▸ **WHAT IS REQUIRED**: Go through the entries and say how many lines contain the string "Blender". The number is the whole answer.
* start INFORMATION PROVIDED *
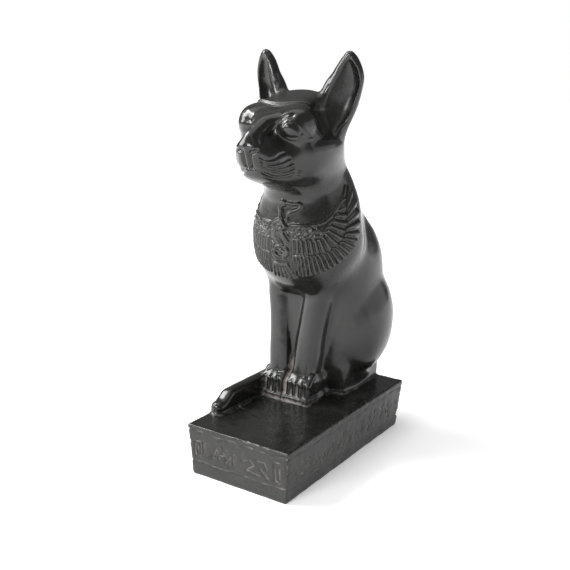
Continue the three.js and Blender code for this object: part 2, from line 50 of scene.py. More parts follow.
headParts = {
    "skull": {"at": (0, 0.5, 120.4), "radii": (16.4, 17.5, 16.4), "tilt": 5},
    "brow": {"at": (8.0, -12.2, 126.0), "radii": (6.6, 8.6, 6.4), "tilt": 14},
    "cheek": {"at": (9.2, -5.5, 115.5), "radii": (7.8, 12.0, 9.0), "tilt": 0},
    "jaw": {"at": (0, -7.0, 110.0), "radii": (11.6, 13.0, 6.2), "tilt": 0},
    "soft": 5.0,
    "browSoft": 2.6,
    "rear": -2.0,
    # height, front and half width of the muzzle from the chin to the bridge of the nose
    "muzzle": [
        (104.0, -17.5, 5.2), (105.6, -22.8, 7.8), (107.6, -26.4, 9.0), (109.8, -28.0, 9.6),
        (112.4, -30.0, 10.0),
        (115.4, -31.2, 9.8), (118.4, -31.7, 8.2), (121.0, -31.0, 5.6), (123.4, -29.4, 4.2),
        (126.0, -26.0, 4.6),
        (128.4, -22.0, 5.4), (130.6, -15.0, 6.0),
    ],
    "muzzleSoft": 4.0,
    # the flat crown: a point on its front edge, its rise to the back, and how softly it cuts
    "crown": {"y": -13.8, "z": 131.9, "rise": 0.24, "soft": 1.6},
}

bodyParts = {
    "neck": {"from": (0, 4.5, 108.0), "to": (0, 9.5, 92.0), "radii": (14.4, 17.2)},
    "chest": {"at": (0, 9.0, 80.5), "radii": (20.2, 18.2, 20.5), "tilt": 0},
    "shoulder": {"from": (10.8, 12.5, 95.0), "to": (12.6, 13.0, 80.0), "radii": (6.6, 6.4)},
    "arm": {"from": (12.6, 13.0, 80.0), "to": (11.2, 16.4, 61.0), "radii": (6.4, 4.2)},
    "thigh": {"at": (9.6, 30.0, 46.0), "radii": (11.4, 15.6, 21.0), "tilt": -10},
    "hindFoot": {"at": (7.9, 29.0, 23.2), "half": (5.4, 14.6, 8.0), "round": 1.2},
    "web": {"at": (0, 12.0, 44.0), "half": (4.0, 8.2, 25.0), "round": 1.0},
    "recess": {"at": (0, 17.0, 40.0), "half": (5.8, 10.0, 21.0), "round": 1.0},
    # height, front, rear, half width
    "back": [
        (19, 10, 43.0, 11.0), (26, 9, 43.4, 12.0), (34, 9, 44.2, 15.0), (42, 9, 44.6, 17.8),
        (52, 9, 44.6, 17.8), (62, 9, 44.4, 17.6), (74, 8, 43.8, 17.8), (81, 6, 41.8, 16.8),
        (87, 4, 37.0, 15.6), (92, 2, 31.6, 15.2), (98, 0, 27.6, 15.2), (106, -2, 22.6, 14.6),
        (118, -4, 14.0, 10.0),
    ],
    # height, middle x and y, half width, half depth
    "leg": [
        (20, 5.3, 4.2, 4.7, 5.4), (30, 5.4, 4.6, 4.7, 5.4), (36, 5.7, 5.6, 4.8, 6.0),
        (44, 6.3, 8.2, 5.0, 7.9), (53, 7.2, 12.0, 5.4, 11.0), (62, 8.4, 15.4, 6.0, 13.6),
        (72, 8.6, 15.4, 5.4, 10.8), (82, 8.2, 14.6, 1.6, 4.0),
    ],
}

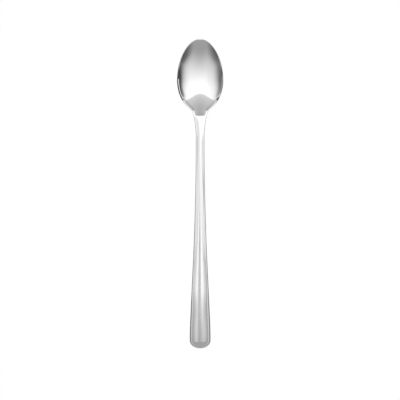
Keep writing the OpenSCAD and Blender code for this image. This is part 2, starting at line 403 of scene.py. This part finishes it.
* end INFORMATION PROVIDED *
▸ **OUTPUT**: 2